Bei Treffen mit Unternehmerinnen und Unternehmern gewannen wir auch Einblicke, welche konkreten Geschichten sich hinter dem viel beschworenen Wirtschaftsboom verstecken. Wir lernten junge Start-Up Gründer kennen, die mit ihrer Mobilitätsapp den Verkehr Kigalis sicher und modern machen möchten. Frauen, die mit einem hippen Café die lokale Vermarktung von ruandischem Kaffee voranbringen und junge Studentinnen, die in selbstorganisierten TalentHubs technische Erfindungen präsentieren.  Wir besuchten eine chinesische Textilfabrik und erfuhren mehr über den Investitionsboom Chinas in Ostafrika.
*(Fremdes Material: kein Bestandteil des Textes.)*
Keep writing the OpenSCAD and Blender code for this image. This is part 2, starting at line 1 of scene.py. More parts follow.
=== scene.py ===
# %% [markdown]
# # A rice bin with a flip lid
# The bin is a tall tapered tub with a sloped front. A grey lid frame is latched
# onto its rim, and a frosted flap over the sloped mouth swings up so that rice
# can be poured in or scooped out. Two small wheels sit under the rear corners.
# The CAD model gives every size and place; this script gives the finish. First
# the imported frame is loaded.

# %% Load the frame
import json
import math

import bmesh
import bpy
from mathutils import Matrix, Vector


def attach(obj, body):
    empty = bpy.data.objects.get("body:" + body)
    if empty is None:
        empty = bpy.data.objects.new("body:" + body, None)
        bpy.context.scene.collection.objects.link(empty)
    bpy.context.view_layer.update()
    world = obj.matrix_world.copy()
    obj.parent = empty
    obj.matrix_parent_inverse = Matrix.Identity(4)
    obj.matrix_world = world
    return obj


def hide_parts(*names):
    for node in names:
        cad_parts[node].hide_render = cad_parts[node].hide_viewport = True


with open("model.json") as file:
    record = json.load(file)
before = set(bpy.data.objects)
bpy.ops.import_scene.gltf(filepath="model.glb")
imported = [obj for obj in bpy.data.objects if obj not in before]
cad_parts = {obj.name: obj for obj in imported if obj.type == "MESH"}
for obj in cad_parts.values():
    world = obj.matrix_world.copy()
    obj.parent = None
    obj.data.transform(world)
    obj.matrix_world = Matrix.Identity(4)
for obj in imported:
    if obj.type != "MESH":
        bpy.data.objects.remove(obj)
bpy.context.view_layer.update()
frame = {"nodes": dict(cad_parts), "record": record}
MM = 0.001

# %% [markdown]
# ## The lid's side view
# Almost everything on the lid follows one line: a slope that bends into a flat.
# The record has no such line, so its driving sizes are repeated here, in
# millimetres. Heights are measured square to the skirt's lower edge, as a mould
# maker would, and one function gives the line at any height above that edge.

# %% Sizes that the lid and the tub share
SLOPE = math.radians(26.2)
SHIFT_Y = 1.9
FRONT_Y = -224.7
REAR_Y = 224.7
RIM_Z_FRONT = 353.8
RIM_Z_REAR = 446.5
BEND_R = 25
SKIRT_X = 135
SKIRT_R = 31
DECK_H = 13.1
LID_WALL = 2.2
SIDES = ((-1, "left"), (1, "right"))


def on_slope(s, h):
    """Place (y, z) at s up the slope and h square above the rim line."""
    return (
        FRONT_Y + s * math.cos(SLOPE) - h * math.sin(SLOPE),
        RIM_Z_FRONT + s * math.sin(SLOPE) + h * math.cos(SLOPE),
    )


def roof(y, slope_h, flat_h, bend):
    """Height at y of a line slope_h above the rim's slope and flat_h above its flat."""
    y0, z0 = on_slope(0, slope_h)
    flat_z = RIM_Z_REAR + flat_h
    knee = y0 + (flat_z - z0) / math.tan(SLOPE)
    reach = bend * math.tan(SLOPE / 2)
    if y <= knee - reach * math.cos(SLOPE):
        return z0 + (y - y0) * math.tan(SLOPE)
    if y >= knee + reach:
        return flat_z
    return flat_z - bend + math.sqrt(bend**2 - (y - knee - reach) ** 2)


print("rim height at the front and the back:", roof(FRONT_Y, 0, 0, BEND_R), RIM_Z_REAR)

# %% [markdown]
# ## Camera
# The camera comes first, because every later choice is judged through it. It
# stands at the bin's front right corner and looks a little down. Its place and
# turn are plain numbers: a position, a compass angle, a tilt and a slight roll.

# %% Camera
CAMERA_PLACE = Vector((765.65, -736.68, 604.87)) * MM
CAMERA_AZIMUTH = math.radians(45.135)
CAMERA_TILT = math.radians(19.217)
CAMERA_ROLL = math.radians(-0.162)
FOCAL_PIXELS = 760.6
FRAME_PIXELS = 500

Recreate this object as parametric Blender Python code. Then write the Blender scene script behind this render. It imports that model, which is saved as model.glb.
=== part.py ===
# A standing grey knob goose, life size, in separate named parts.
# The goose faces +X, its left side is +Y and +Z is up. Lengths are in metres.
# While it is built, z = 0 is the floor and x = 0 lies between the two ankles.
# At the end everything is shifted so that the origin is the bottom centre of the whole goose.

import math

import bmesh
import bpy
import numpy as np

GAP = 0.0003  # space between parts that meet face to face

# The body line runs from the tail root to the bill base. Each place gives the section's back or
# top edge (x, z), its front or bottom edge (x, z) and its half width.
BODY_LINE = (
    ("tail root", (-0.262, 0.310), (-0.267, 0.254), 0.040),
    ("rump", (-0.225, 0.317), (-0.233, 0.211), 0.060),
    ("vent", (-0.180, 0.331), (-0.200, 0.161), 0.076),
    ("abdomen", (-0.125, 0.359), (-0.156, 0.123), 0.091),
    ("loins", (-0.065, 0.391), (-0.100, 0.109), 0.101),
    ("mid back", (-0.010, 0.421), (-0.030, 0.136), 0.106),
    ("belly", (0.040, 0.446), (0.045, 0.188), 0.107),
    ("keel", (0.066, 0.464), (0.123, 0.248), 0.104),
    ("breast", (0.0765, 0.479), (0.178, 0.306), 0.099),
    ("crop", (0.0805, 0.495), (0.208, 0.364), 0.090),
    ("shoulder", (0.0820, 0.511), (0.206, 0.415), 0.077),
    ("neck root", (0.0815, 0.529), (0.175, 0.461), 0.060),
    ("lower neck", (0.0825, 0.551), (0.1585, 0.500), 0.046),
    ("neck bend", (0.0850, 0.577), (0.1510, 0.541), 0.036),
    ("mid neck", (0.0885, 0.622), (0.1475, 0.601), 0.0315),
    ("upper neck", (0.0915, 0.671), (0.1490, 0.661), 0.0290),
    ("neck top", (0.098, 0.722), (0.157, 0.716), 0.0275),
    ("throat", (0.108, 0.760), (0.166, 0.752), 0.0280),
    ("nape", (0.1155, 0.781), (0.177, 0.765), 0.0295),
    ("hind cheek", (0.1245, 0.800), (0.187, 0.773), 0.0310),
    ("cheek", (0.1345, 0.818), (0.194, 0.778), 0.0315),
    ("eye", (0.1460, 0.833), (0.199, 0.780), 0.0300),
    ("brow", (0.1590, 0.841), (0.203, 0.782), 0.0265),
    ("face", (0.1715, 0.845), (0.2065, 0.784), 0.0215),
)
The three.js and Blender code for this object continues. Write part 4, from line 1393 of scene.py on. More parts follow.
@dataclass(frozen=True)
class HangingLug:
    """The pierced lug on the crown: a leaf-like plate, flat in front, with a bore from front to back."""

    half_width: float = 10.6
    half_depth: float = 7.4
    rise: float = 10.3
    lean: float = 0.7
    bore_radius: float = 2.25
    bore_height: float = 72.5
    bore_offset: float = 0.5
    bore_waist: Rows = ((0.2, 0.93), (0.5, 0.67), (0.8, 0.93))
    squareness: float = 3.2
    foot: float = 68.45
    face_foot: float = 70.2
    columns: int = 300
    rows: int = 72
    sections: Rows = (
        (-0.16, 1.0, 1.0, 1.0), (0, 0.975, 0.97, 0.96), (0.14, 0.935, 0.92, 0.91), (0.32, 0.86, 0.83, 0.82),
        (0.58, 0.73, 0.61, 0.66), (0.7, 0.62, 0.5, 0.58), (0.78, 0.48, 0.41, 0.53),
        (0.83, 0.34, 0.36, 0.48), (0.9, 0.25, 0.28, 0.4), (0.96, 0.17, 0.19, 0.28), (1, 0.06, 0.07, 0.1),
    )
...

In einer Montagehalle von Volkswagen konnten wir das erste ruandische VW-Auto begutachten.

Ruanda hielt eine Vielzahl spannender aber auch widersprüchlicher Eindrücke bereit. Gespräche und Besuche vermittelten uns das Bild eines Landes im Aufbruch; das Bild einer hochmotivierten jungen Generation, die Ruanda nach vorne bringen will. Auf der anderen Seite wurde immer wieder deutlich, dass eine offene, kritische Auseinandersetzung mit der autokratischen Kagame-Regierung und mutmaßlichen Menschenrechtsverletzungen in Ruanda weitgehend tabuisiert ist.